Data excerpt:
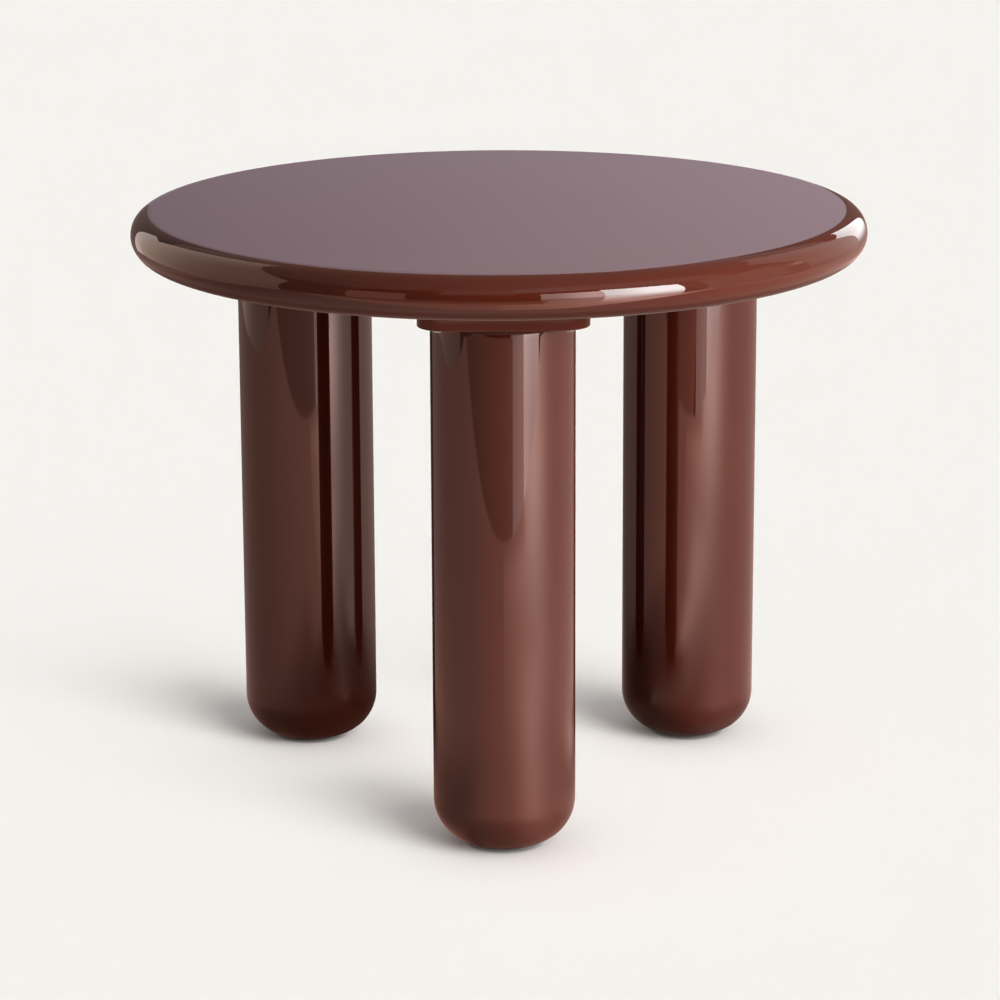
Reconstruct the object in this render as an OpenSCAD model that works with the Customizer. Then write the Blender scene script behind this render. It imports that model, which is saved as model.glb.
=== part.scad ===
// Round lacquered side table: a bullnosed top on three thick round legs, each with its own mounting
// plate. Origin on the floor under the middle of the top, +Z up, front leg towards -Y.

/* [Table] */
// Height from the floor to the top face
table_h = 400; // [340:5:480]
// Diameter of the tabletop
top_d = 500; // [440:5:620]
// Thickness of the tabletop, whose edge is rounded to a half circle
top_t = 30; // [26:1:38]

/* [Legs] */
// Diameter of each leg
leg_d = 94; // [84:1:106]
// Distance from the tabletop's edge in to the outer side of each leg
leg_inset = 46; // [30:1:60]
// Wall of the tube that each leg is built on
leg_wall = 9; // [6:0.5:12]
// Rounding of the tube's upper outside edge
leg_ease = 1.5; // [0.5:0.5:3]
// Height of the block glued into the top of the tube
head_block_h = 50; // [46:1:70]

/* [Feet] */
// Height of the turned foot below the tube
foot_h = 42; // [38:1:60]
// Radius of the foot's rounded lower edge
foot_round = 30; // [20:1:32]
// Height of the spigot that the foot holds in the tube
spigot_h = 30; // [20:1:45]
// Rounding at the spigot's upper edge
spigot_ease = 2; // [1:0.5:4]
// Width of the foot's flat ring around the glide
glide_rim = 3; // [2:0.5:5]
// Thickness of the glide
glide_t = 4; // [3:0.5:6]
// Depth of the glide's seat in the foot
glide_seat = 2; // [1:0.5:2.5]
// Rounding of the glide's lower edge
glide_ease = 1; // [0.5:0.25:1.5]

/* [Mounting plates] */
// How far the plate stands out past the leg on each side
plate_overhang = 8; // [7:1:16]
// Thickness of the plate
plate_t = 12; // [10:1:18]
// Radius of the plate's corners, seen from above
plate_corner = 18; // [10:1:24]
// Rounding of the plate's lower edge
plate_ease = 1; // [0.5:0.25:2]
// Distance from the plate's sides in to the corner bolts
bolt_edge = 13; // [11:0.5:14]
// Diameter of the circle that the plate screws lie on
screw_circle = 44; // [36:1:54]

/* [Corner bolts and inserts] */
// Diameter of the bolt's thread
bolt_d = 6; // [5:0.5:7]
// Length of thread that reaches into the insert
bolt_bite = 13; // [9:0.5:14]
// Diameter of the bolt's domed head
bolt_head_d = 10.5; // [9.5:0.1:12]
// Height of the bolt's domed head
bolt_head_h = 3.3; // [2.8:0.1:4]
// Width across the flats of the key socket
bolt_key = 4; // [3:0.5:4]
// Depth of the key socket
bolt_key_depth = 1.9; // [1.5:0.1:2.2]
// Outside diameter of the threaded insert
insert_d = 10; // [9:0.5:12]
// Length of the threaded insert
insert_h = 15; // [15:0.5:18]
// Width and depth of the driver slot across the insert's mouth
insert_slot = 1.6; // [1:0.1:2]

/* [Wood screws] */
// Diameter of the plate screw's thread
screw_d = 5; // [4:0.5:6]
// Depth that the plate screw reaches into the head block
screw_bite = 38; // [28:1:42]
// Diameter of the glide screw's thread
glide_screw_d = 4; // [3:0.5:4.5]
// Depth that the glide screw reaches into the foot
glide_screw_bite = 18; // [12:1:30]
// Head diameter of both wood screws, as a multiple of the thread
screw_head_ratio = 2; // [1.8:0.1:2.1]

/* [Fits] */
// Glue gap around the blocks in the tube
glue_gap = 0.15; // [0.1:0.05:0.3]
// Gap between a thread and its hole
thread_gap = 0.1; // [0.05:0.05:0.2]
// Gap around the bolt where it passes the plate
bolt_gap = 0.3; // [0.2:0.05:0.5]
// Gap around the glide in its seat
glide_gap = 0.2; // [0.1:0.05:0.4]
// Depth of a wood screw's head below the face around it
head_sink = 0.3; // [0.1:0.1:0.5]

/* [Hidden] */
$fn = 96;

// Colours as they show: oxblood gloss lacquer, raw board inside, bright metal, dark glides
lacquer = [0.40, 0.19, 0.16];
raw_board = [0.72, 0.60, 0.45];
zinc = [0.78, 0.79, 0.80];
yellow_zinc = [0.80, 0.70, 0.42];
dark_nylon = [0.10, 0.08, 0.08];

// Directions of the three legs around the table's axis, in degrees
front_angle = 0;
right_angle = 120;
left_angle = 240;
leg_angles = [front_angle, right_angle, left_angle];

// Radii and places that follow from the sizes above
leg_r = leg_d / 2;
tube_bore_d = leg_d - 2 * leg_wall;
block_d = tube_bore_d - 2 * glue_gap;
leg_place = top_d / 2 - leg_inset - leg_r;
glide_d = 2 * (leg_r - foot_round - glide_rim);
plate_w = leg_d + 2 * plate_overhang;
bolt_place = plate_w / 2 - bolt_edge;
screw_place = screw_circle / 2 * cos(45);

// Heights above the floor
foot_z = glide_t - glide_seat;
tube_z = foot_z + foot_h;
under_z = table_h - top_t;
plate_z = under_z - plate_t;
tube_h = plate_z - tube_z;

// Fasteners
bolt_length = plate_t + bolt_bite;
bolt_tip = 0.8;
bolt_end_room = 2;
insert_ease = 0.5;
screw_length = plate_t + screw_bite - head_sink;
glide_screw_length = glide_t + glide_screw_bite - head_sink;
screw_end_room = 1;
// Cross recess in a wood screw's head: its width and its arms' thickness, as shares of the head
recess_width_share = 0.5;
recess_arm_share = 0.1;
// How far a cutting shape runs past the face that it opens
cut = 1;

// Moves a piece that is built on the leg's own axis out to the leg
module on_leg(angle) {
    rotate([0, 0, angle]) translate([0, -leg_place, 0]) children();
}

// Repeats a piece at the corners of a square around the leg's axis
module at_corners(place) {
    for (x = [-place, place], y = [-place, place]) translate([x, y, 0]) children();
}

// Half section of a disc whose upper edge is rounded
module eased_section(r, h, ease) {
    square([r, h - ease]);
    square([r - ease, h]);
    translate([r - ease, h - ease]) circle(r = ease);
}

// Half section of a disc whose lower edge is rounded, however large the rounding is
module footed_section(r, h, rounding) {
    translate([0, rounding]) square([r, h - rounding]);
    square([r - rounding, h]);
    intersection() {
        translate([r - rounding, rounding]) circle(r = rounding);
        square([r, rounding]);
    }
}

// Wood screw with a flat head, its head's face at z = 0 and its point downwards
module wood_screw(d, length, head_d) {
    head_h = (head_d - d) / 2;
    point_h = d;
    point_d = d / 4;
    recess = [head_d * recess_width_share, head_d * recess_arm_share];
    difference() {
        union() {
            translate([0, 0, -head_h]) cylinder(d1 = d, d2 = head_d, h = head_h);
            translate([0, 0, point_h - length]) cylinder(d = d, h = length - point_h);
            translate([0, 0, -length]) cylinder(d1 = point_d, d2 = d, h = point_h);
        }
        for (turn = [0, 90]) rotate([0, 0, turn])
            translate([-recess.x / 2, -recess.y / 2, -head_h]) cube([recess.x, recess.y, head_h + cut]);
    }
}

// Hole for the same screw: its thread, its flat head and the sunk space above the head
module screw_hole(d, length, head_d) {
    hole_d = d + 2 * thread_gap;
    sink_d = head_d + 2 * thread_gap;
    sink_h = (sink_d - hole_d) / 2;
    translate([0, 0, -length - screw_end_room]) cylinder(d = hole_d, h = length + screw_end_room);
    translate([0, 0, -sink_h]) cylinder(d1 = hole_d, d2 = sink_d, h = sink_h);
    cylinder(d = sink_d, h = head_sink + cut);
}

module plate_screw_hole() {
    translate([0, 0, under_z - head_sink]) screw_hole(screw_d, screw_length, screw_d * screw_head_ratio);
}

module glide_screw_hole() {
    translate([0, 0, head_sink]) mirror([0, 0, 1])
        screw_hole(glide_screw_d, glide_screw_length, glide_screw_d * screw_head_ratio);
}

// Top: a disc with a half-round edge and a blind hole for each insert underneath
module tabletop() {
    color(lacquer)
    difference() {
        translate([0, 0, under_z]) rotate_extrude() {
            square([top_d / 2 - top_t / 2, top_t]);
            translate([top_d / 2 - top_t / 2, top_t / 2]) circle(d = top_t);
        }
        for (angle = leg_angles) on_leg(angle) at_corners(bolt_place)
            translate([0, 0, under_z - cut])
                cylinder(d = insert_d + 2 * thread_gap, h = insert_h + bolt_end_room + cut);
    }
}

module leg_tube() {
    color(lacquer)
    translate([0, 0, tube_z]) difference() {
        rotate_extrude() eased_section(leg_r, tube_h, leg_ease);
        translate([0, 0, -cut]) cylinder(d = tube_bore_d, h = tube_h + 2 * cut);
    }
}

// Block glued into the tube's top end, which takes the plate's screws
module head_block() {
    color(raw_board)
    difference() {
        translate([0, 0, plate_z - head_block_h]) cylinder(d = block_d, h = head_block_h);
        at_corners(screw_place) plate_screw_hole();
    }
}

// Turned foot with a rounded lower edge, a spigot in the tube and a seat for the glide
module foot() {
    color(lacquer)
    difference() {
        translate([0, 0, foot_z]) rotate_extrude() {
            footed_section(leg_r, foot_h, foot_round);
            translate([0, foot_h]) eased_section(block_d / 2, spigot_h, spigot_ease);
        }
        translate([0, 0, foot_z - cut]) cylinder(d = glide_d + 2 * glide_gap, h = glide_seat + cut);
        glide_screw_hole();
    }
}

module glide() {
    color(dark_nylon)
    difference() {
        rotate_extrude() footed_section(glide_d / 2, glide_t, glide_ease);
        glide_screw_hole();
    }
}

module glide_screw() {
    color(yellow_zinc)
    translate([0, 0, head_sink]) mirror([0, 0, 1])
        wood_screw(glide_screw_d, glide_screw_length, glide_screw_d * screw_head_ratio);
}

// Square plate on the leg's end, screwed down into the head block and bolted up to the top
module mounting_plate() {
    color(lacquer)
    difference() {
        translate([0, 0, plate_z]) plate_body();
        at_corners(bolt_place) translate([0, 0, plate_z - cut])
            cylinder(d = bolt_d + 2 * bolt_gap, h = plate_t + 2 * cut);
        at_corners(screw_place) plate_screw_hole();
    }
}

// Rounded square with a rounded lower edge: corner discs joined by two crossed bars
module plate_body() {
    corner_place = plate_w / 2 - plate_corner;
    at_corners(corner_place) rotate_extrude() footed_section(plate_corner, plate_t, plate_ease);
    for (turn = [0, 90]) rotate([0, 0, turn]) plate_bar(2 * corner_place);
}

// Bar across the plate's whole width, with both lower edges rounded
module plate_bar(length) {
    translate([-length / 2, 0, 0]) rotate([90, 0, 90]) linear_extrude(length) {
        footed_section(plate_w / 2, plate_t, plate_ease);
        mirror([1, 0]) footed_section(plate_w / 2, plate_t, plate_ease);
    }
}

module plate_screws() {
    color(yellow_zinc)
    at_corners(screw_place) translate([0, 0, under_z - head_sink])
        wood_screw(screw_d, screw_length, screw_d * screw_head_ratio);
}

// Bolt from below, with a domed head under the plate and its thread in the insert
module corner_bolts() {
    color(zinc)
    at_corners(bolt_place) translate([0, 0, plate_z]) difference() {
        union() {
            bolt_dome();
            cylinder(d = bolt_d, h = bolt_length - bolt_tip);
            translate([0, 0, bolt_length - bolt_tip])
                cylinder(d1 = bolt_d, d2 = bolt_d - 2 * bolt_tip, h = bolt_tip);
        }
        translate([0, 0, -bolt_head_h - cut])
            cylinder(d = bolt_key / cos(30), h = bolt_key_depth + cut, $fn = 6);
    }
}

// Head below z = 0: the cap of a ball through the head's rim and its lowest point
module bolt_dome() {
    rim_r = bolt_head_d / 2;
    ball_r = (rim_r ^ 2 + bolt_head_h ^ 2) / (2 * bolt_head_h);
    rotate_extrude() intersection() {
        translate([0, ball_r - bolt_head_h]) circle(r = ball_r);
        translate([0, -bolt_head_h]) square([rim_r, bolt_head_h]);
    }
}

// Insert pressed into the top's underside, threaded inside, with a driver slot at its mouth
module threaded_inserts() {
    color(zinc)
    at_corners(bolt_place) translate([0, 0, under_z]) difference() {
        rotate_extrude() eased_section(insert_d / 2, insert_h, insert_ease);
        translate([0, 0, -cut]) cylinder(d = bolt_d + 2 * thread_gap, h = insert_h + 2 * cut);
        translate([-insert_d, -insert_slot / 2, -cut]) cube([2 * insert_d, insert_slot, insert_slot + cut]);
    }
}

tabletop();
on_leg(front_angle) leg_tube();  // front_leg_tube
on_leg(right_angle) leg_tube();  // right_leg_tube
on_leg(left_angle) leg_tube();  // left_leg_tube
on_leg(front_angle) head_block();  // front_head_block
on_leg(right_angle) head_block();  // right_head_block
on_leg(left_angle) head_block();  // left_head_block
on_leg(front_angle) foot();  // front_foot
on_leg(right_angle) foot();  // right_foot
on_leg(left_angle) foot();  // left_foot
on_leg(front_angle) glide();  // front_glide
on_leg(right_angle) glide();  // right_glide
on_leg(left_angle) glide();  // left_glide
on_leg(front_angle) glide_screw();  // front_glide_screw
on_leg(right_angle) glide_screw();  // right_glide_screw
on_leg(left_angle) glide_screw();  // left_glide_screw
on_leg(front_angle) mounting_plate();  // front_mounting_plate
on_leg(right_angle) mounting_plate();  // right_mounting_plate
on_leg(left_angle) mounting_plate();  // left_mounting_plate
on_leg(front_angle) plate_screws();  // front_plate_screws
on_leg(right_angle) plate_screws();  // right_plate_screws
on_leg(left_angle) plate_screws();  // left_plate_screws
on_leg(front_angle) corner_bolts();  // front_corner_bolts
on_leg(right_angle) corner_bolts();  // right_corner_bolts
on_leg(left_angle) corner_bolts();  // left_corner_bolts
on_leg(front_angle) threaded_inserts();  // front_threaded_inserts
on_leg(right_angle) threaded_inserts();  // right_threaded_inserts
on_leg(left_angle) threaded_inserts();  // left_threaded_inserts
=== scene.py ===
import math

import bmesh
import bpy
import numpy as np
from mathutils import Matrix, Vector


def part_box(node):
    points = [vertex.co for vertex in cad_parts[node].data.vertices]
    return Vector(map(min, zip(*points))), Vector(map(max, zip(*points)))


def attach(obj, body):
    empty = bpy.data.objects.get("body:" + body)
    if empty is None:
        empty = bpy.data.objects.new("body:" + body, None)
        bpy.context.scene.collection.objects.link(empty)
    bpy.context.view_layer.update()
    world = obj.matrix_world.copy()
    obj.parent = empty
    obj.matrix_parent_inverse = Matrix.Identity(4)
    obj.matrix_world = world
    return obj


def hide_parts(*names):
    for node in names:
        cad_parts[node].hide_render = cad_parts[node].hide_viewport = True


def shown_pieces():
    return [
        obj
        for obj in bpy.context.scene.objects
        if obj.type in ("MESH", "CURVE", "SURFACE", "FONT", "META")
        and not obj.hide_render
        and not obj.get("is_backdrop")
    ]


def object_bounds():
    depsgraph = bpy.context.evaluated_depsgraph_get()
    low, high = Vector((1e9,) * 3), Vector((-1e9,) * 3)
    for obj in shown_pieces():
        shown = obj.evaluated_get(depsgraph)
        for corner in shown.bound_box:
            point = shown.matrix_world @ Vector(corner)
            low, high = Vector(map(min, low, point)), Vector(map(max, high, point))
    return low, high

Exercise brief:
Restate word for word the lines from the one holding "cad_parts[node].hide_render = cad_parts[node].hide_viewport" to the end of the listing, both ends included, and nothing more.

Expected answer:
        cad_parts[node].hide_render = cad_parts[node].hide_viewport = True


def shown_pieces():
    return [
        obj
        for obj in bpy.context.scene.objects
        if obj.type in ("MESH", "CURVE", "SURFACE", "FONT", "META")
        and not obj.hide_render
        and not obj.get("is_backdrop")
    ]


def object_bounds():
    depsgraph = bpy.context.evaluated_depsgraph_get()
    low, high = Vector((1e9,) * 3), Vector((-1e9,) * 3)
    for obj in shown_pieces():
        shown = obj.evaluated_get(depsgraph)
        for corner in shown.bound_box:
            point = shown.matrix_world @ Vector(corner)
            low, high = Vector(map(min, low, point)), Vector(map(max, high, point))
    return low, high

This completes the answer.